→ EXERCISE REQUIREMENTS:
Starting at the line that contains "The Blender code for this object continues.", copy every line down to the line that contains "turn mirror size", inclusive, exactly as it stands. Omit all other lines.

→ Data items:
^^^^^^^^

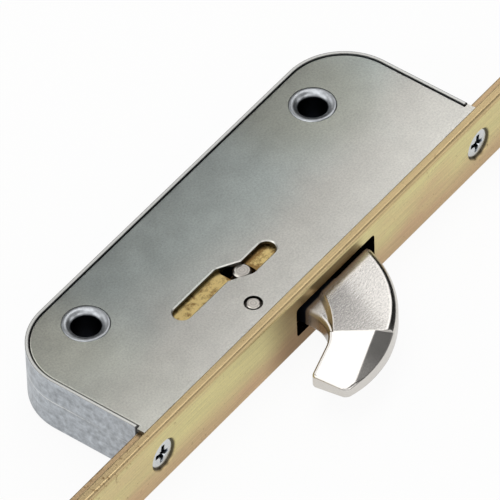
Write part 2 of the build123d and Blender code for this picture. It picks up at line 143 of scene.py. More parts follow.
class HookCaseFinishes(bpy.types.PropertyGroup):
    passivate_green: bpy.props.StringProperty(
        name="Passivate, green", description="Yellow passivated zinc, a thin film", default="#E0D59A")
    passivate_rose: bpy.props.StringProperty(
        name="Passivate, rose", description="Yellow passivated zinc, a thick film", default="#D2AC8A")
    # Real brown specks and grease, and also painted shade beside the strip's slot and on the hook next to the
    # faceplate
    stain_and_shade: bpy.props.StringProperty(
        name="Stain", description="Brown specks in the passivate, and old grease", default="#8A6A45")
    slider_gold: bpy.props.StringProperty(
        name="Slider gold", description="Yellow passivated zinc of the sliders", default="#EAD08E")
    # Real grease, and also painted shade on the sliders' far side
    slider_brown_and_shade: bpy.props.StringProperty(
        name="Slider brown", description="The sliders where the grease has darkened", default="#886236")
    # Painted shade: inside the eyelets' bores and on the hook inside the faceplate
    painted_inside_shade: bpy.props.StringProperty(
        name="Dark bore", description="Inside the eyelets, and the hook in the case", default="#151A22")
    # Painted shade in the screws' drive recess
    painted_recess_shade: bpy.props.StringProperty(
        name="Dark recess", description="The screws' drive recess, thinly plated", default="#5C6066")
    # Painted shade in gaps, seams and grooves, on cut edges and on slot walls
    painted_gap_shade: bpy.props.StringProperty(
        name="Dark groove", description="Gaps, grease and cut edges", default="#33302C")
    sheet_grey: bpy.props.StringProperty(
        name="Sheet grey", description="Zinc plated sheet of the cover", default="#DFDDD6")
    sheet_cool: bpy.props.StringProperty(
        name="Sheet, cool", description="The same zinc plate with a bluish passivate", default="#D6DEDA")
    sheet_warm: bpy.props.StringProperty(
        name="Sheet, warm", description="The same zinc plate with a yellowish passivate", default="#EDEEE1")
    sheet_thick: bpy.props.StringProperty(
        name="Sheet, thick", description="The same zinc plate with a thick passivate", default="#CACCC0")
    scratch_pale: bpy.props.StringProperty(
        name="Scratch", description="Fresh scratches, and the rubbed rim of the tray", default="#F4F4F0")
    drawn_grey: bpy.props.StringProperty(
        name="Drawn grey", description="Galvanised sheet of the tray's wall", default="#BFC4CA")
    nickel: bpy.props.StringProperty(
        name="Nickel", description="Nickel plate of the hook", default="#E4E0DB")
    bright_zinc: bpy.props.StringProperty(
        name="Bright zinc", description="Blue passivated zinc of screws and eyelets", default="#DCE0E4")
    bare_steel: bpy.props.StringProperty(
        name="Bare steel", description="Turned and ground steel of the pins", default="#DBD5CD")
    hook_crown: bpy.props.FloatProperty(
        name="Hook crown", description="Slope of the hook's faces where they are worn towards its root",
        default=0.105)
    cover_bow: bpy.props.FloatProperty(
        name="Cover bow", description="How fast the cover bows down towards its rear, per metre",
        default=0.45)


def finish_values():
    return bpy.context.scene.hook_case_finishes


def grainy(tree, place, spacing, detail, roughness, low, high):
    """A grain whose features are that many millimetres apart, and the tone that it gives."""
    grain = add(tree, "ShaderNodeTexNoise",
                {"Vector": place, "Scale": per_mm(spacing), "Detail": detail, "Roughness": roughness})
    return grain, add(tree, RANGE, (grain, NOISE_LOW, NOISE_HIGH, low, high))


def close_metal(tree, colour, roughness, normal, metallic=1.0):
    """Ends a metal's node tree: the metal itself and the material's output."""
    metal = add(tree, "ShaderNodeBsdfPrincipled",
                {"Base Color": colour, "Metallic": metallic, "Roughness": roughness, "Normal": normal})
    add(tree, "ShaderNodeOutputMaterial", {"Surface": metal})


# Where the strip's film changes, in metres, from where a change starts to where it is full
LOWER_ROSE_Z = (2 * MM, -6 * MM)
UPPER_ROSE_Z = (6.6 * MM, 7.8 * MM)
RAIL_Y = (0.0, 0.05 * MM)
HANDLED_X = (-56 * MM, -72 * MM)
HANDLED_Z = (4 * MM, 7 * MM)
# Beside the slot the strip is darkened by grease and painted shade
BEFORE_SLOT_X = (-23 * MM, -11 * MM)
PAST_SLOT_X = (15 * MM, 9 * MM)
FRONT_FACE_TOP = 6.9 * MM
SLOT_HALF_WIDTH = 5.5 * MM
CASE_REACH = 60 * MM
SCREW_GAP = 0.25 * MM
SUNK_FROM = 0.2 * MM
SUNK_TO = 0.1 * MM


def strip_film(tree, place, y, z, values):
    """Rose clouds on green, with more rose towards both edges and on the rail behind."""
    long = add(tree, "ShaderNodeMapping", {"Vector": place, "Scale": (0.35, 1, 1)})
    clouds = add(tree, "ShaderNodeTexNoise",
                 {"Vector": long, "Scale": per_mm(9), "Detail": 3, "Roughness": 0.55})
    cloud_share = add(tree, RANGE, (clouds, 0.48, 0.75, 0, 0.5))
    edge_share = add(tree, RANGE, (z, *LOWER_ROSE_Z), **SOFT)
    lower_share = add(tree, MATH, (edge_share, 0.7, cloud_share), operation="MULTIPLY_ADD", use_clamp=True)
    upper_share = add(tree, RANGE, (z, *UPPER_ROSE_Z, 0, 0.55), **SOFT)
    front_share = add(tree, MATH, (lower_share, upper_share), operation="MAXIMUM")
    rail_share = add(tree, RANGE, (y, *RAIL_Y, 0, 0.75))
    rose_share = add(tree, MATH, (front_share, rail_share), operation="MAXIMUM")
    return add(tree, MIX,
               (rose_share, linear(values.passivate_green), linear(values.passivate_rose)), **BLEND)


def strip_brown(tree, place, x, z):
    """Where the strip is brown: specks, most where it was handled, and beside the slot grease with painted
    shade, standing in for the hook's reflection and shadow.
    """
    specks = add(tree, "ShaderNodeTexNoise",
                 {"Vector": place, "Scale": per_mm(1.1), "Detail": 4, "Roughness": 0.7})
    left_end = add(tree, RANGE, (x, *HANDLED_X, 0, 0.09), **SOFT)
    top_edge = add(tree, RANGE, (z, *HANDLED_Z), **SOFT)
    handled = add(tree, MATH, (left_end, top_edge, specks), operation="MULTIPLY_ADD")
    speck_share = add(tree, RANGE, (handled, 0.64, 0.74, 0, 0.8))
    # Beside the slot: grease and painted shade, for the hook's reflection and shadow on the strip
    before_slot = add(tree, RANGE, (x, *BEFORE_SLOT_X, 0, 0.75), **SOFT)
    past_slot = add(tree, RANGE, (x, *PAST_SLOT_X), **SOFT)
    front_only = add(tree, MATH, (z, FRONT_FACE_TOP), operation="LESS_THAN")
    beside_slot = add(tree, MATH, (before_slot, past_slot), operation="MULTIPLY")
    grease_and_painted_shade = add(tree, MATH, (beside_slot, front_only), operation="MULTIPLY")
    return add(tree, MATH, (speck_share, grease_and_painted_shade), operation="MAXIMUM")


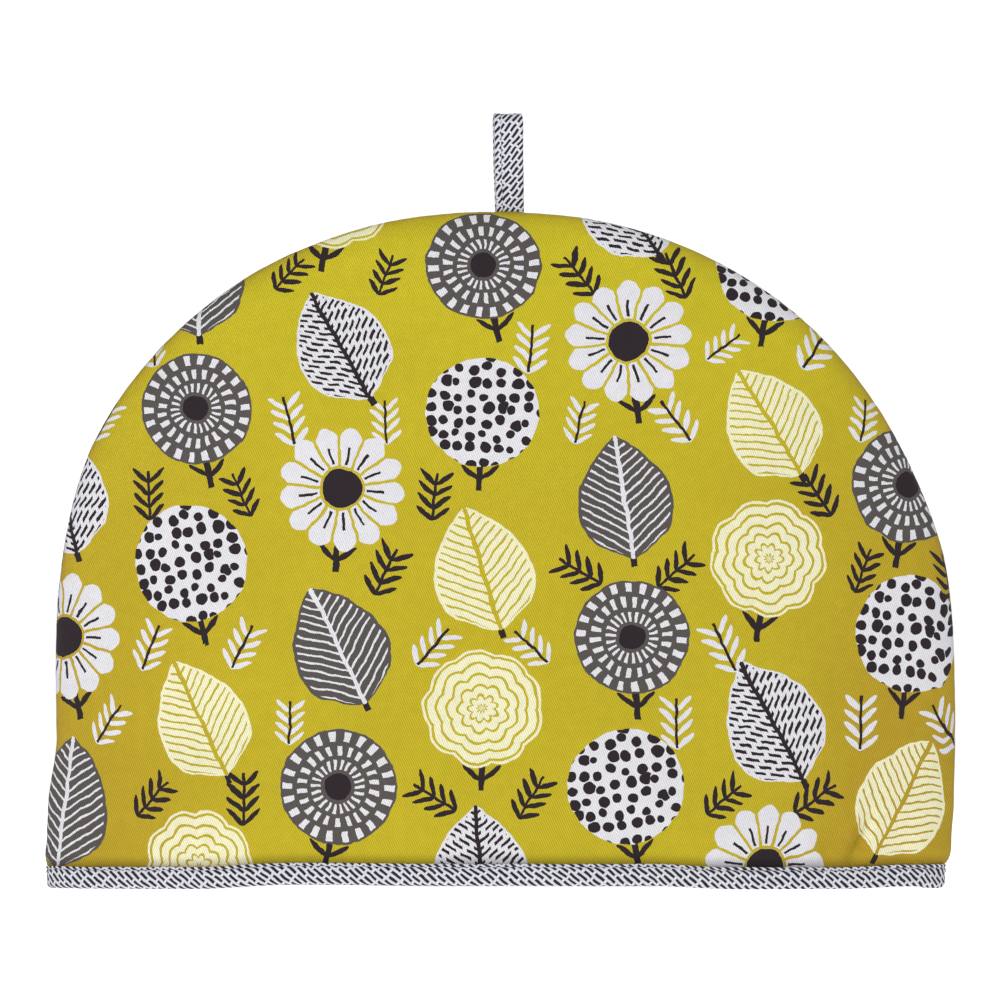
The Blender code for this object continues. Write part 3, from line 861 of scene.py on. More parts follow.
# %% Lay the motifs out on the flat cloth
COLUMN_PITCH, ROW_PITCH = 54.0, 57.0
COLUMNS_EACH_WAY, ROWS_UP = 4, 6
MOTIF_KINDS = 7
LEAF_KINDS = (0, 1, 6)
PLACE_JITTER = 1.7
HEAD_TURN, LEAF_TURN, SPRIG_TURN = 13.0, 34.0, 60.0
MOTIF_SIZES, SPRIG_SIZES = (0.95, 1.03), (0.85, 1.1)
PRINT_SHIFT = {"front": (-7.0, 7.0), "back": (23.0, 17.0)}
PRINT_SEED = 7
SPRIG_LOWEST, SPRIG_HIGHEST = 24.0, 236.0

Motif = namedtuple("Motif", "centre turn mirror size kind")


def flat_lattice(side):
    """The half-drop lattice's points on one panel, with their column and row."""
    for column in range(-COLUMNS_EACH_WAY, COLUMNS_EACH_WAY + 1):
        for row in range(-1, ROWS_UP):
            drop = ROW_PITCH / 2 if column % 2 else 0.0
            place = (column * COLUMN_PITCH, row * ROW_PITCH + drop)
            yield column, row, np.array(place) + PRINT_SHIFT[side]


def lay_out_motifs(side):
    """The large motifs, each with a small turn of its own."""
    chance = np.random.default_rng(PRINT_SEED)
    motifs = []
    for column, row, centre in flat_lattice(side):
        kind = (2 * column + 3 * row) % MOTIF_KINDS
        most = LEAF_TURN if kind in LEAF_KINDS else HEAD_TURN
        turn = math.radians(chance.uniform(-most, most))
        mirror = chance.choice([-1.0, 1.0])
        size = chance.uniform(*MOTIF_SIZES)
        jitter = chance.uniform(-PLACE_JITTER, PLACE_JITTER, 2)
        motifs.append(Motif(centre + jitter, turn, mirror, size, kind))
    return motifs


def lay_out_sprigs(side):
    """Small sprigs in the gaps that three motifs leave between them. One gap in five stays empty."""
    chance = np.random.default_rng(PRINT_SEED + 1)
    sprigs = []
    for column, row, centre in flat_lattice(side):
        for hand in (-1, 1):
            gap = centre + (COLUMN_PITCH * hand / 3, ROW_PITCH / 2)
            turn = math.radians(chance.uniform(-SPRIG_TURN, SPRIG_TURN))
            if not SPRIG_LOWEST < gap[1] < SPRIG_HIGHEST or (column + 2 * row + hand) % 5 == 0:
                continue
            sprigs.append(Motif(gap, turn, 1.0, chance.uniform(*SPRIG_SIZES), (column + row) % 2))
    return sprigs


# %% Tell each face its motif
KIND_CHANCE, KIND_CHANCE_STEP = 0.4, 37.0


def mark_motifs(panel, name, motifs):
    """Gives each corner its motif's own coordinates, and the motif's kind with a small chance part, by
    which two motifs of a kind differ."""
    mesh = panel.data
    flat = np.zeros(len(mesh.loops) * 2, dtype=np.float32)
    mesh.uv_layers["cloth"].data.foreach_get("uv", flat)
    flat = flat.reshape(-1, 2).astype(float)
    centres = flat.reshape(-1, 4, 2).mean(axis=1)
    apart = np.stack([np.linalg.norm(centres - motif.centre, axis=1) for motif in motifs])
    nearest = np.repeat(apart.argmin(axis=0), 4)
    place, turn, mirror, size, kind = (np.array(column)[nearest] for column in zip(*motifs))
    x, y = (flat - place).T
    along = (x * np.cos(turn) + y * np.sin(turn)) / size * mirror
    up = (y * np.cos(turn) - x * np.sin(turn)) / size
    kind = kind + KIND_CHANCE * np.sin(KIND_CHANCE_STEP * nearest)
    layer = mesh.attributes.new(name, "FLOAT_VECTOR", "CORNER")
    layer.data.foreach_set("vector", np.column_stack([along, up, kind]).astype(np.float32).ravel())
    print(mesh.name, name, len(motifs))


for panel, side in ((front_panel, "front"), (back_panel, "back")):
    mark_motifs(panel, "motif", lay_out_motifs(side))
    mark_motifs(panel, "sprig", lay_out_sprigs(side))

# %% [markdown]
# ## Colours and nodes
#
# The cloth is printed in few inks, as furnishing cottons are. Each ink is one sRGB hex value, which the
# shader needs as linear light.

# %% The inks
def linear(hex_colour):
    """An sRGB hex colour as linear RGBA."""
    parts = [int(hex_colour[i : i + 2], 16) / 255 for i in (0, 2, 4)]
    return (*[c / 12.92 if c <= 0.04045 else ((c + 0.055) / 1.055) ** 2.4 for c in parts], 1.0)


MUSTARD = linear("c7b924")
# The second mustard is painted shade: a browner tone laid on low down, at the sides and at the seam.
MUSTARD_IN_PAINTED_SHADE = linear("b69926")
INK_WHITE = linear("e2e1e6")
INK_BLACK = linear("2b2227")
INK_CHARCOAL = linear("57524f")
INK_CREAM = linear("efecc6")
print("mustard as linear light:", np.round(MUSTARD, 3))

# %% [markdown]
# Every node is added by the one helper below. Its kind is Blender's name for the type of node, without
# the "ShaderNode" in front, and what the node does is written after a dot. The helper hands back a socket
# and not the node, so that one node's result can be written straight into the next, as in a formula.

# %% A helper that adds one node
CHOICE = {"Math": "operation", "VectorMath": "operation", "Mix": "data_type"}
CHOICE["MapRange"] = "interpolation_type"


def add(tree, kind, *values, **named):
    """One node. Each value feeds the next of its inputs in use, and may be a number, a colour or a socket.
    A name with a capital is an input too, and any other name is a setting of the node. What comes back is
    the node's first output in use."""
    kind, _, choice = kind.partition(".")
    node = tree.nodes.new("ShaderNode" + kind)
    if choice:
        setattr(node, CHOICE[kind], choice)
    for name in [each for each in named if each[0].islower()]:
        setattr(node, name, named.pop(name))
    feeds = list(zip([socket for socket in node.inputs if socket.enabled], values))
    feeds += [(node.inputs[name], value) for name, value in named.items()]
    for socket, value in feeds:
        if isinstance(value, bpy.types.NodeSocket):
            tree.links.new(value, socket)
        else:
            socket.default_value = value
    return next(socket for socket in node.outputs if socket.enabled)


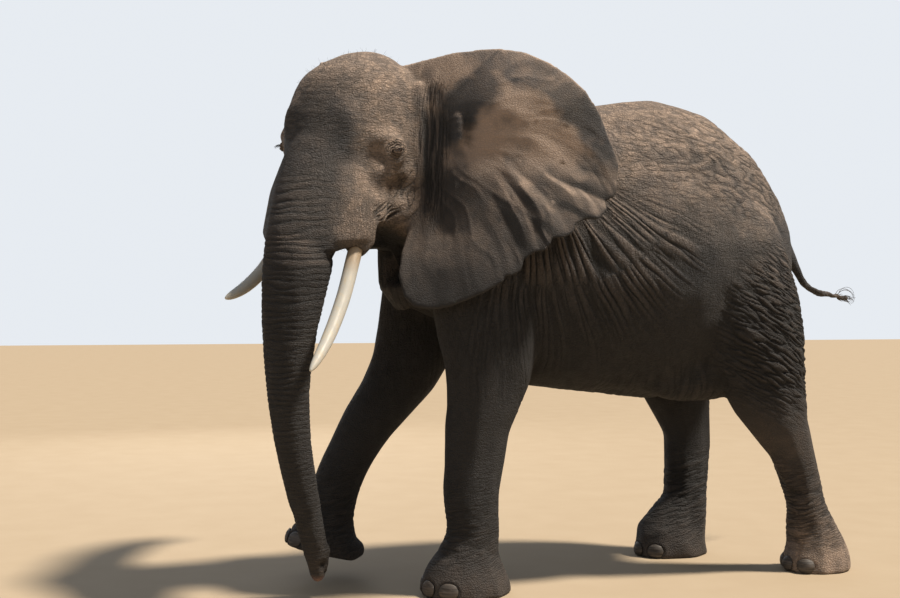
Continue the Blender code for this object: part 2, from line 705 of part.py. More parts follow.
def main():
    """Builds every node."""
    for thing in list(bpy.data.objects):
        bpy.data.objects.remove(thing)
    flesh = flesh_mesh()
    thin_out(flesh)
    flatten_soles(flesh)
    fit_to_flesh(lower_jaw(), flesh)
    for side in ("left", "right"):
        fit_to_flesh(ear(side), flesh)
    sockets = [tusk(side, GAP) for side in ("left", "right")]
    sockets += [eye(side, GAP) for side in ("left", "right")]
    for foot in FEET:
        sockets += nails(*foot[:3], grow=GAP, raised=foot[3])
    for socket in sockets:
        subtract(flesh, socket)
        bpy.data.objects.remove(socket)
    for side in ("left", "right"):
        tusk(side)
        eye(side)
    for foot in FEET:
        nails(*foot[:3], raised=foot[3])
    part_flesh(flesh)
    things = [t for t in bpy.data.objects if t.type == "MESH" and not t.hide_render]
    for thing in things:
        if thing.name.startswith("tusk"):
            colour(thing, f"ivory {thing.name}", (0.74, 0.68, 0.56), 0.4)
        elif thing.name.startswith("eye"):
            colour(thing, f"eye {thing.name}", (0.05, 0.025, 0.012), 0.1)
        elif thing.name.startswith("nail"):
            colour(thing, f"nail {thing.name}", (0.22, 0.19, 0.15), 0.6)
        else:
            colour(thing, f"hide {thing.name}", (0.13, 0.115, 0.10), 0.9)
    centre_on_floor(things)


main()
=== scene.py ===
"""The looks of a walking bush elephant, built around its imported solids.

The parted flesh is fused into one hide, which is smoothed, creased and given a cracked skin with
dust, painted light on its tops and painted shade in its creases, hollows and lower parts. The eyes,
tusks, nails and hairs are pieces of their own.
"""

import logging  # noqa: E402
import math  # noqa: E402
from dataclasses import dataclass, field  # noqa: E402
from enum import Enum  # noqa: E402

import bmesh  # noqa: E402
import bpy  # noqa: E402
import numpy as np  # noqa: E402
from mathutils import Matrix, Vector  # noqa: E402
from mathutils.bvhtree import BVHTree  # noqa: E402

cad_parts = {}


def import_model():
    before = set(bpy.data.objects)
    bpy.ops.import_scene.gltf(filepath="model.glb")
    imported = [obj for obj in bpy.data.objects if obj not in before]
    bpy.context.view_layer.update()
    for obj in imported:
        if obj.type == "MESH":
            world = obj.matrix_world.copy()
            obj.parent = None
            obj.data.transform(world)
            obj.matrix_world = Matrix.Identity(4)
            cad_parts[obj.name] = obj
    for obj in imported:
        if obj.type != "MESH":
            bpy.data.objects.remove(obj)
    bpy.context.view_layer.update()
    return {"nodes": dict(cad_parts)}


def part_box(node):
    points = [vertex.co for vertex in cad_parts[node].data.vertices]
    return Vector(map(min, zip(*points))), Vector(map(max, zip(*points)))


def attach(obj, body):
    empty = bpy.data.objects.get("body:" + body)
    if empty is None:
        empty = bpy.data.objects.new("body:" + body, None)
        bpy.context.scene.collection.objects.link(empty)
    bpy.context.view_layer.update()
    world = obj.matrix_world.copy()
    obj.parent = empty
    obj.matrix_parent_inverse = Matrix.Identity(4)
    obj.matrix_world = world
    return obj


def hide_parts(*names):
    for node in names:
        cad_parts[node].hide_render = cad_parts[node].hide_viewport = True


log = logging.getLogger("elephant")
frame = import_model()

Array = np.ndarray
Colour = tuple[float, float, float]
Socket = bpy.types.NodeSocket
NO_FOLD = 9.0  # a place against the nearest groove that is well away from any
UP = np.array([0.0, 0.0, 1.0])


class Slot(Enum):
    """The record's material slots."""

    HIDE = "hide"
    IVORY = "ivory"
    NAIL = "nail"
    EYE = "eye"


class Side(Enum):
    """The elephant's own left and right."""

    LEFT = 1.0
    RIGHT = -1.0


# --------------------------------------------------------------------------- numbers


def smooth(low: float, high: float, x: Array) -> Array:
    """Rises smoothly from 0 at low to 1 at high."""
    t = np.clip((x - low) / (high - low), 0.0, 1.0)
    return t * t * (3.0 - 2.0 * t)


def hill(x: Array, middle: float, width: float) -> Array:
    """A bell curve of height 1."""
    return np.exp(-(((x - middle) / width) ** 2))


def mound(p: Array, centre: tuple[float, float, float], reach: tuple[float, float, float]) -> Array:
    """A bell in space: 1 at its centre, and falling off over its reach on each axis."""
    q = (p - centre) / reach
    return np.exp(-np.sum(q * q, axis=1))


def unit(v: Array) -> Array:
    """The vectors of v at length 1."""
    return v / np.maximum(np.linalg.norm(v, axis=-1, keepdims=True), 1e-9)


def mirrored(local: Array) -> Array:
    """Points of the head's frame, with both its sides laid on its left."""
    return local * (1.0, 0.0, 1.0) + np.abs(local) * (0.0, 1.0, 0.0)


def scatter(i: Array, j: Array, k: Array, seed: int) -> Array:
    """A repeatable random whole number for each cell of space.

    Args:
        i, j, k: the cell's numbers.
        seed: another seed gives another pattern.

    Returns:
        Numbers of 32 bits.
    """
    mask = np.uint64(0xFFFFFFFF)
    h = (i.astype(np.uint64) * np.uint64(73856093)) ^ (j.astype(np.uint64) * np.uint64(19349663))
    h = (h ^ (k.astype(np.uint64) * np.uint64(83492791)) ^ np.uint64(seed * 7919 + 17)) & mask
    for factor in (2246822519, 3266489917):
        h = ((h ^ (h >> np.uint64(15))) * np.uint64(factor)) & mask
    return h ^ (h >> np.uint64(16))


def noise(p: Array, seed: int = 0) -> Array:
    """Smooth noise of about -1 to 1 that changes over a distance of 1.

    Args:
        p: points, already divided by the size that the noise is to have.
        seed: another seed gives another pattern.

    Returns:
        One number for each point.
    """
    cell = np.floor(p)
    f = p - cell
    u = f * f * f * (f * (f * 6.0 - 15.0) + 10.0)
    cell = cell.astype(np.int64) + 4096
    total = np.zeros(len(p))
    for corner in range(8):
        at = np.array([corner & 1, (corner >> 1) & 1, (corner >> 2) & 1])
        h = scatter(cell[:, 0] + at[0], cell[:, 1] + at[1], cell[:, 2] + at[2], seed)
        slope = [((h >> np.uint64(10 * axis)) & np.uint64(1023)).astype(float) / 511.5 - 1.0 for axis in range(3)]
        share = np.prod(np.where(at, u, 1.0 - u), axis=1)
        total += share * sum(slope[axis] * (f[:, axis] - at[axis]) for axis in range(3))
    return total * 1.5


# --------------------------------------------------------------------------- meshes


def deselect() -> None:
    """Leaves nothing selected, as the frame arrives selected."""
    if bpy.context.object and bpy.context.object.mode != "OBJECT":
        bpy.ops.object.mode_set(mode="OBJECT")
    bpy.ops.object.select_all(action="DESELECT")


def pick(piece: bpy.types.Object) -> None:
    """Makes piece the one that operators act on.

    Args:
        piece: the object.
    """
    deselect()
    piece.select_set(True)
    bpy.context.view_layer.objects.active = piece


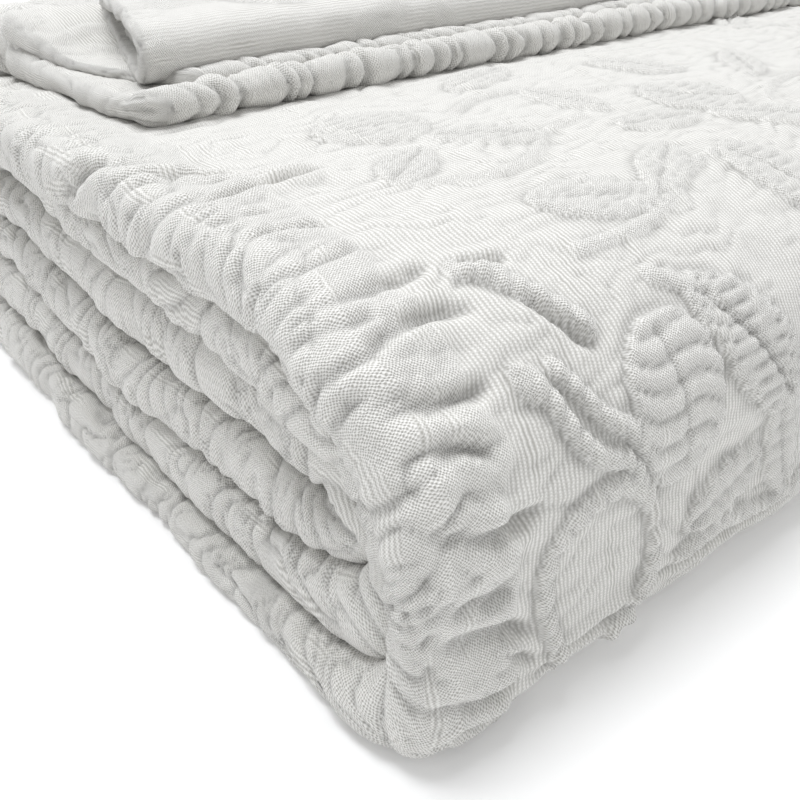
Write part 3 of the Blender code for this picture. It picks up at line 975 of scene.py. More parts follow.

^^^^^^^^

→ COMPLETE RESPONSE:
The Blender code for this object continues. Write part 3, from line 861 of scene.py on. More parts follow.
# %% Lay the motifs out on the flat cloth
COLUMN_PITCH, ROW_PITCH = 54.0, 57.0
COLUMNS_EACH_WAY, ROWS_UP = 4, 6
MOTIF_KINDS = 7
LEAF_KINDS = (0, 1, 6)
PLACE_JITTER = 1.7
HEAD_TURN, LEAF_TURN, SPRIG_TURN = 13.0, 34.0, 60.0
MOTIF_SIZES, SPRIG_SIZES = (0.95, 1.03), (0.85, 1.1)
PRINT_SHIFT = {"front": (-7.0, 7.0), "back": (23.0, 17.0)}
PRINT_SEED = 7
SPRIG_LOWEST, SPRIG_HIGHEST = 24.0, 236.0

Motif = namedtuple("Motif", "centre turn mirror size kind")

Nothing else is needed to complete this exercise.